Replacement of an oxo by an imido group in oxotransferase model compounds: influence on the oxygen atom transfer.

Treatment of [MoO(N-t-Bu)Cl(2)(dme)] (dme = dimethoxyethane) with 2 equiv of the potassium salts of Schiff base ligands of the type KArNC(CH(3))CHC(CH(3))O afforded oxo imido molybdenum(VI) compounds [MoO(N-t-Bu)L(2)] {1, with Ar = phenyl (L(Ph)), 2 with Ar = 2-tolyl (L(MePh)), 3 with Ar = 2,6-dimethylphenyl (L(Me2Ph)) and 4 with Ar = 2,6-diisopropylphenyl (L(iPr2Ph))}. We have also prepared related bisimido complexes [Mo(N-t-Bu)(2)L(2) (5 with L = L(Ph), 6 with L = L(MePh), and 7 with L = L(Me2Ph)) by treatment of [Mo(N-t-Bu)(2)Cl(2)(dme)] with 2 equiv of the potassium salt of the respective ligand. 1, 3, 5, and 6 were characterized via single crystal X-ray diffraction.
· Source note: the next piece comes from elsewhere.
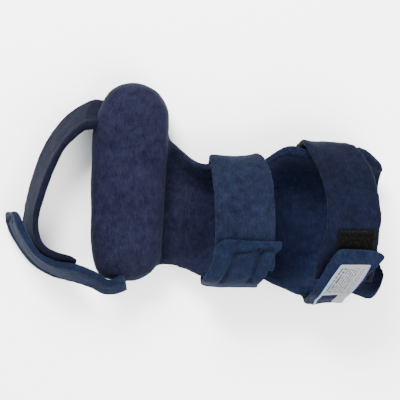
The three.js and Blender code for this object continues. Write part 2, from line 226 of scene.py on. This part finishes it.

The oxo imido complexes exhibit oxygen atom transfer (OAT) reactivity toward trimethyl phosphine. Kinetic data were obtained for 1 and 3 by UV/vis spectroscopy revealing decreased OAT reactivity in comparison to related dioxo complexes with the same Schiff base ligands and decreased reactivity of 1 versus 3. Cyclic voltammetry was used to probe the electronic situation at the molybdenum center showing reversible reduction waves for 3 and [MoO(2)(L(Me2Ph))(2)] at comparable potentials while 1 exhibits a significant lower potential. Density functional theory (DFT) calculations showed a higher electron density on oxygen in the oxo imido complexes.